Incoming

When you stop to think about it, language is a funny thing. It is bound by endless rules that we spend every stage of education learning, making it so ingrained into our beings that we often take it for grant it. People who know the rules usually don’t stop to think about them or question them until someone asks the all important question of ‘why’ and anyone who has tried to pick up a second language later in life can tell you that sometimes it is like there is no rules at all!

Language is all at once beautiful, thought provoking, meaningful, confusing and infuriating. It is how we express ourselves, how we communicate to show gratitude and compassion as well as how we illustrate why someone is wrong when we are in an argument or tell them where to go when they anger us. Taking all of this into consideration, it is no wonder that there is so much fuss made over a child’s first words.

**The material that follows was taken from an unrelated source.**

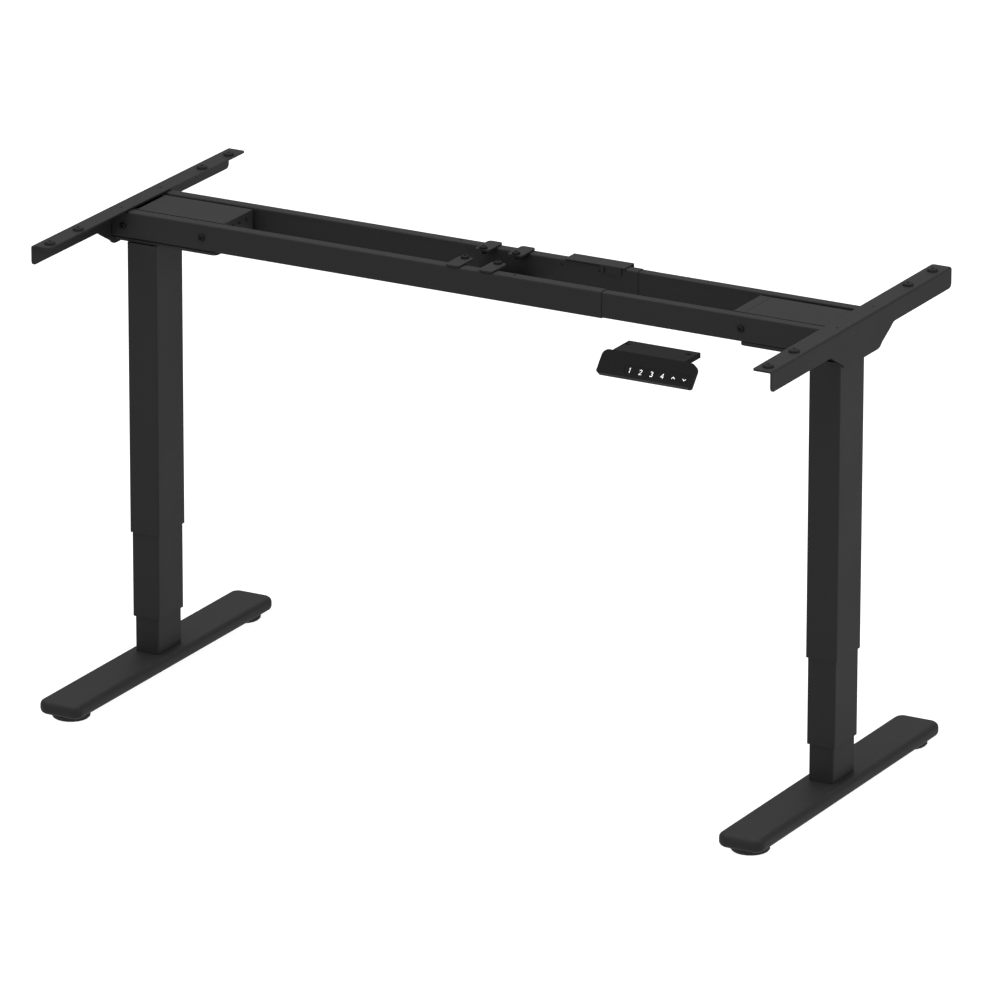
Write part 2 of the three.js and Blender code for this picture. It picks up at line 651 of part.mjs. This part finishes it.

If were being honest though, I’ve never really understood why someone’s first word is so important. I certainly do not remember mine and really, is the first word someone says actually all that important? Isn’t it just repetition? Does it even mean anything at all?

If you ask me, I think that chosen words should be weighted far more heavily, even better if they are paired with the actions to back them up. This was something my dad taught me at a young age. There were many lessons over the years (any involving math at the kitchen table usually didn’t end well) but this one certainly stuck, perhaps because it did not involve books, equations or formulas and it was also a lesson in gravity.

The teaching tool? A toy soldier with a parachute, the flimsy plastic kind that you fold just right so that when you toss it up in the air it floats down almost majestically. Of course, tossing it up into the air isn’t really best practice. To get the best results you need height. I was enthralled by this and my dad was happy to indulge my fascination, refolding the parachute so that we could toss it over the stair landing and watch it float down only to do it all over again. When my mom walked in I was thrilled to show her what I had learned and promptly threw the toy soldier over the railing at her yelling “incoming!” … She was not amused.